Checking in again with top analyst Lipacis, we find him outlining both strengths and weaknesses for Intel, writing, “We view the risks for INTC as balanced. On the negative side, in a Tectonic Shift to an IoT/Parallel Processing Computing Era, the center of gravity of computing is drifting away from INTC’s x86 standard, and INTC is seeing competition not just from traditional processor companies like AMD and NVDA, but also its own customers. However, on the positive side, INTC is one of only 3 companies in the world that can make leading edge transistors at scale, and the only one in the US that can. INTC management is focused on driving its foundry business to benchmarks in customer service and cost, and has started to sign up customers. We think it will take time to execute on all three, but we could get constructive with visibility into improving fundamentals in its foundry business.”

Going forward, the analyst puts an In-Line (i.e. Neutral) rating on the shares, with a $40 price target to point toward a 15% one-year upside potential.

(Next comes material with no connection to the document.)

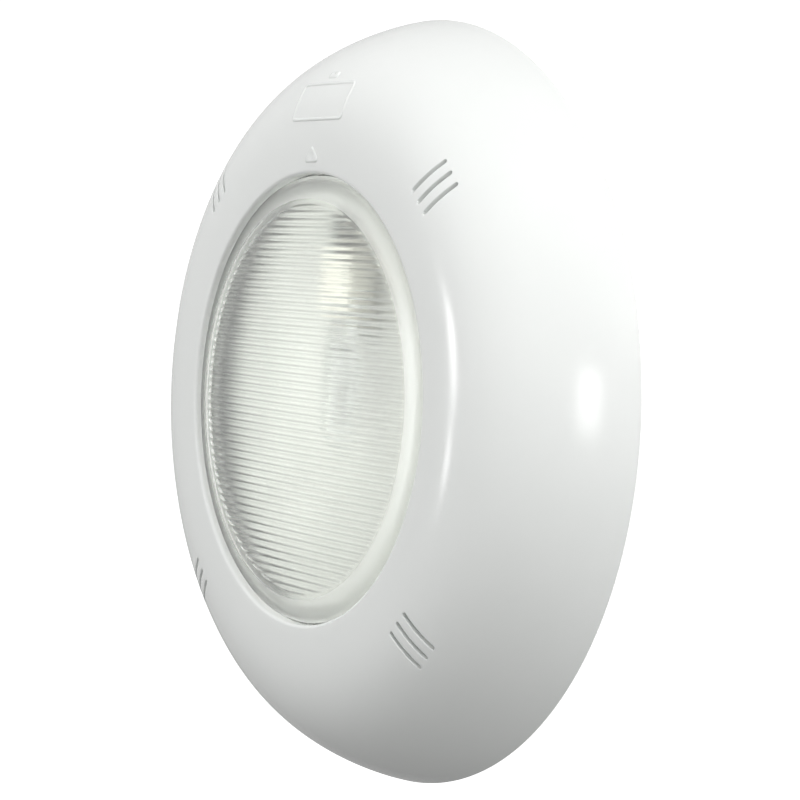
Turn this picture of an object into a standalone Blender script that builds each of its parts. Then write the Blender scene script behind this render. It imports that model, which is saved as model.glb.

This view is congruent with the Hold consensus rating on Intel shares, which is based on 34 analyst reviews that break down to 5 Buys, 25 Holds, and 4 Sells. INTC stock is priced at $34.70 and the average price target of $44.21 is somewhat more bullish than Lipacis would allow, predicting ~27% upside for the next 12 months.

After reviewing both stocks, the verdict is clear: according to top analyst Mark Lipacis, ARM Holdings is clearly the better semiconductor stock to buy.